### COLLECTED MATERIAL
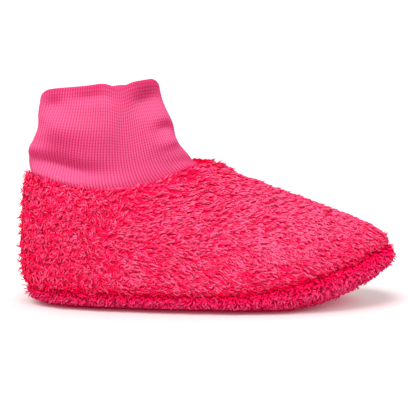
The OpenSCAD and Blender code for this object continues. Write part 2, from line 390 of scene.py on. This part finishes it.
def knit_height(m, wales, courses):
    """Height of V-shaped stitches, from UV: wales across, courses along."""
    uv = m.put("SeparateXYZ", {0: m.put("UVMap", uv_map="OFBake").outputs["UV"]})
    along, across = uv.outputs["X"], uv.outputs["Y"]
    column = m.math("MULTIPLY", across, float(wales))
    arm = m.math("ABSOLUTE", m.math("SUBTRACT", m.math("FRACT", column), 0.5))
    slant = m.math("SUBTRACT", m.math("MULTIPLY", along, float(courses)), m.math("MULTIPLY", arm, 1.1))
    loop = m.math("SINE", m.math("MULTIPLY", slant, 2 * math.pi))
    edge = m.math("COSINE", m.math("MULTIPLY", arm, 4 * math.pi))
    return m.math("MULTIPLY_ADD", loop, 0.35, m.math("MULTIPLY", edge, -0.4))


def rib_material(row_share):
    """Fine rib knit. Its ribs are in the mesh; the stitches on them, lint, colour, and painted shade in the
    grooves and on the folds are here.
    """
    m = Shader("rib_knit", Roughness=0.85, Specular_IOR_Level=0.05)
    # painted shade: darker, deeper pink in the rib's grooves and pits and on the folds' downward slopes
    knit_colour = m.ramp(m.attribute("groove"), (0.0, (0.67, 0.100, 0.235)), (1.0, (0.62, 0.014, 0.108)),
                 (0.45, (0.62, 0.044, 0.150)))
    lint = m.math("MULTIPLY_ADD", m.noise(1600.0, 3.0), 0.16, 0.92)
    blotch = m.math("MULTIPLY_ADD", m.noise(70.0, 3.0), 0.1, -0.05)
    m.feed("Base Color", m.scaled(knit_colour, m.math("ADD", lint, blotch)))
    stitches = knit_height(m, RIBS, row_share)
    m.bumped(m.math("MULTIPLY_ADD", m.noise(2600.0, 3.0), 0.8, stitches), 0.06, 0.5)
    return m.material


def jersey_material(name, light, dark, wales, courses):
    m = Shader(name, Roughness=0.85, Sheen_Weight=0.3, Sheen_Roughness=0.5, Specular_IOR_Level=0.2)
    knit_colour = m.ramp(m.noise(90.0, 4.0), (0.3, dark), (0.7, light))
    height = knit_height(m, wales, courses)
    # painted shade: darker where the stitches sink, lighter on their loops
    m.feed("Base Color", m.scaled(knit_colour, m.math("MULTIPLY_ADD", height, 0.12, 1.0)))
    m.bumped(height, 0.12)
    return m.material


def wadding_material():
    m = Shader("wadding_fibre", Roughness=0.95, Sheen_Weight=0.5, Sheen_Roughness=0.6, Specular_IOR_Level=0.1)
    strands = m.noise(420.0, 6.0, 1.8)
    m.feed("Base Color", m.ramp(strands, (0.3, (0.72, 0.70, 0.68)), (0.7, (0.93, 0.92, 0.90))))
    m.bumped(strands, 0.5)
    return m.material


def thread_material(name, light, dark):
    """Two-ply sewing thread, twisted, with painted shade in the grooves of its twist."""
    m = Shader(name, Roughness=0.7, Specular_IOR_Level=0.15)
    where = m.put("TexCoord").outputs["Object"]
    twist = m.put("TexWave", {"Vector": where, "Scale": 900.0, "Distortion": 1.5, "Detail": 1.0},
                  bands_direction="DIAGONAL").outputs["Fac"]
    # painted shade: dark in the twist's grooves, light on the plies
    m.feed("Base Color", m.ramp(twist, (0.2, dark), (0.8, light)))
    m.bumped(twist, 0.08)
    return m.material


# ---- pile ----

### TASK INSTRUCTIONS
Take the data above and return it exactly.

### COMPLETE ANSWER
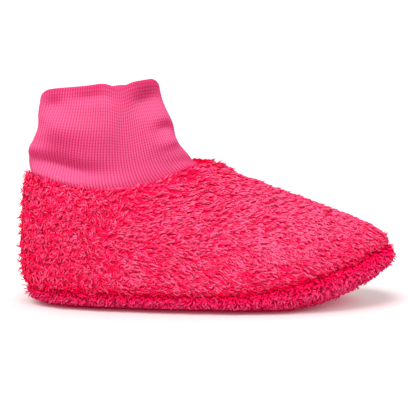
The OpenSCAD and Blender code for this object continues. Write part 2, from line 390 of scene.py on. This part finishes it.
def knit_height(m, wales, courses):
    """Height of V-shaped stitches, from UV: wales across, courses along."""
    uv = m.put("SeparateXYZ", {0: m.put("UVMap", uv_map="OFBake").outputs["UV"]})
    along, across = uv.outputs["X"], uv.outputs["Y"]
    column = m.math("MULTIPLY", across, float(wales))
    arm = m.math("ABSOLUTE", m.math("SUBTRACT", m.math("FRACT", column), 0.5))
    slant = m.math("SUBTRACT", m.math("MULTIPLY", along, float(courses)), m.math("MULTIPLY", arm, 1.1))
    loop = m.math("SINE", m.math("MULTIPLY", slant, 2 * math.pi))
    edge = m.math("COSINE", m.math("MULTIPLY", arm, 4 * math.pi))
    return m.math("MULTIPLY_ADD", loop, 0.35, m.math("MULTIPLY", edge, -0.4))


def rib_material(row_share):
    """Fine rib knit. Its ribs are in the mesh; the stitches on them, lint, colour, and painted shade in the
    grooves and on the folds are here.
    """
    m = Shader("rib_knit", Roughness=0.85, Specular_IOR_Level=0.05)
    # painted shade: darker, deeper pink in the rib's grooves and pits and on the folds' downward slopes
    knit_colour = m.ramp(m.attribute("groove"), (0.0, (0.67, 0.100, 0.235)), (1.0, (0.62, 0.014, 0.108)),
                 (0.45, (0.62, 0.044, 0.150)))
    lint = m.math("MULTIPLY_ADD", m.noise(1600.0, 3.0), 0.16, 0.92)
    blotch = m.math("MULTIPLY_ADD", m.noise(70.0, 3.0), 0.1, -0.05)
    m.feed("Base Color", m.scaled(knit_colour, m.math("ADD", lint, blotch)))
    stitches = knit_height(m, RIBS, row_share)
    m.bumped(m.math("MULTIPLY_ADD", m.noise(2600.0, 3.0), 0.8, stitches), 0.06, 0.5)
    return m.material


def jersey_material(name, light, dark, wales, courses):
    m = Shader(name, Roughness=0.85, Sheen_Weight=0.3, Sheen_Roughness=0.5, Specular_IOR_Level=0.2)
    knit_colour = m.ramp(m.noise(90.0, 4.0), (0.3, dark), (0.7, light))
    height = knit_height(m, wales, courses)
    # painted shade: darker where the stitches sink, lighter on their loops
    m.feed("Base Color", m.scaled(knit_colour, m.math("MULTIPLY_ADD", height, 0.12, 1.0)))
    m.bumped(height, 0.12)
    return m.material


def wadding_material():
    m = Shader("wadding_fibre", Roughness=0.95, Sheen_Weight=0.5, Sheen_Roughness=0.6, Specular_IOR_Level=0.1)
    strands = m.noise(420.0, 6.0, 1.8)
    m.feed("Base Color", m.ramp(strands, (0.3, (0.72, 0.70, 0.68)), (0.7, (0.93, 0.92, 0.90))))
    m.bumped(strands, 0.5)
    return m.material


def thread_material(name, light, dark):
    """Two-ply sewing thread, twisted, with painted shade in the grooves of its twist."""
    m = Shader(name, Roughness=0.7, Specular_IOR_Level=0.15)
    where = m.put("TexCoord").outputs["Object"]
    twist = m.put("TexWave", {"Vector": where, "Scale": 900.0, "Distortion": 1.5, "Detail": 1.0},
                  bands_direction="DIAGONAL").outputs["Fac"]
    # painted shade: dark in the twist's grooves, light on the plies
    m.feed("Base Color", m.ramp(twist, (0.2, dark), (0.8, light)))
    m.bumped(twist, 0.08)
    return m.material


# ---- pile ----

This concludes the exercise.